Não é em si surpreendente que o medo de andar à noite seja generalizado. É reflexo da gravidade da insegurança pública. Mesmo com índices de criminalidade em queda, o Brasil continua violento e a polícia cada vez mais letal, em especial para jovens negros. Reflete, ademais, a realidade na região. 65% das pessoas na América Latina tem medo de sair na rua à noite, segundo estudo do Pnud de 2012.

Contraintuitiva mesmo é a solução proposta pela maioria da população: 57% dos brasileiros adultos entendem que o governo deveria priorizar investimentos sociais, como combate ao desemprego e melhorias na educação, a investimentos em órgãos de segurança. Mesmo entre aqueles que avaliam o presidente Bolsonaro como ótimo/bom, prioriza-se área social. E esta é a boa notícia. 

Mesmo sendo a violência um fenômeno multicausal, estudos recentes evidenciam ligação entre políticas sociais e redução de crimes. Pesquisa do IPEA de outubro deste ano evidencia que “a cada 1% a mais no atendimento escolar de jovens entre 15 e 17 anos, os homicídios caem 1,9%.” Nesta mesma linha, em 2015, 73% dos adolescentes mortos em Fortaleza haviam abandonado a escola, muitas vezes poucos meses antes de serem mortos. 

Desemprego e homicídios também estão ligados. O mesmo estudo do IPEA apontou que “alta de 1% na taxa de desemprego entre homens de determinada cidade está associada ao aumento de 1,8% em sua taxa de homicídios.” Vê-se, portanto, que opinião pública no Datafolha possui respaldo científico.

A pesquisa Datafolha nos desconvida, ademais, a pensar segurança nas cidades como repressão policial. Para garantir cidades com menos medo, é importante diversificar e fomentar o uso de espaços públicos. Isso implica, inclusive, pensar políticas específicas, desde iluminação pública a treinamento de policiais, para que em especial mulheres e LGBTs não tenham medo de violências na rua. 

Parte dos fracassos do Minha Casa, Minha Vida, por exemplo, é que esta política segrega populações para regiões afastadas, pouco investe em criar espaços públicos como praças e centros culturais e segrega o uso do espaço separando residência e trabalho. 

Medo é uma emoção política relevante: de um lado, impulsiona bolsonarismo ao vender soluções autoritárias em segurança, e de outro, aterroriza o campo progressista porque lhe falta capacidade de lidar com o medo real das pessoas.

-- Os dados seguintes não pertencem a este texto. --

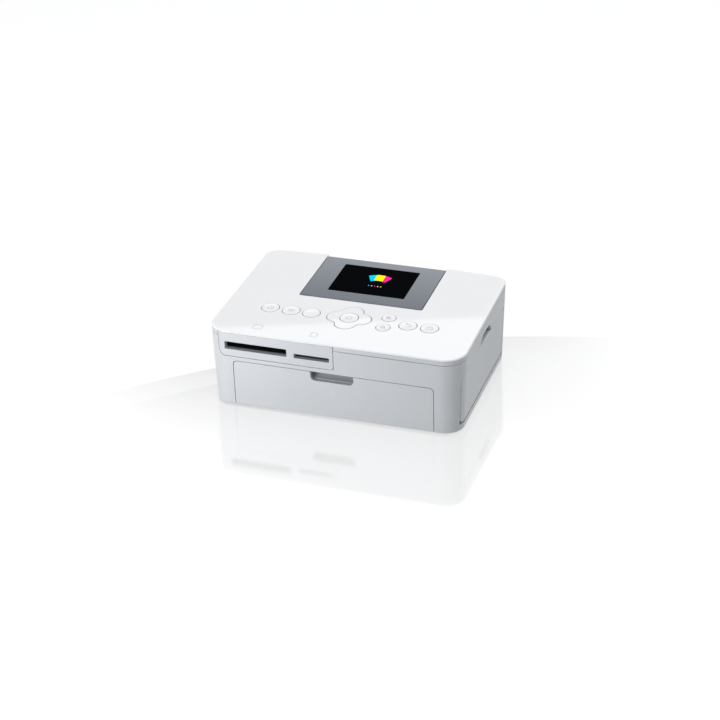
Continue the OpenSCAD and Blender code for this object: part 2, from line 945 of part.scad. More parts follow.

É tentador ler os números do Datafolha com um olhar que oponha gestão policial a políticas sociais. Tentador, mas também errado porque simplório.

Lembro aqui da polonesa Olga Tokarczuk, Nobel de Literatura em 2018. “É no crepúsculo que os fenômenos mais interessantes acontecem, pois é quando as diferenças simples se apagam. Eu poderia viver num crepúsculo eterno”, escreve em “Sobre os Ossos dos Mortos”. 

O que a recente pesquisa Datafolha mostra é um crepúsculo no debate sobre segurança pública. Um raro momento de sensatez. Sem antes deixar de acentuar, como num clarão crepuscular, o paradoxo que esta percepção encerra em um país governado pela turma do bandido bom é bandido morto. “Dançando o baile do medo”, como escreveu Drummond de quem parafraseio o título deste texto.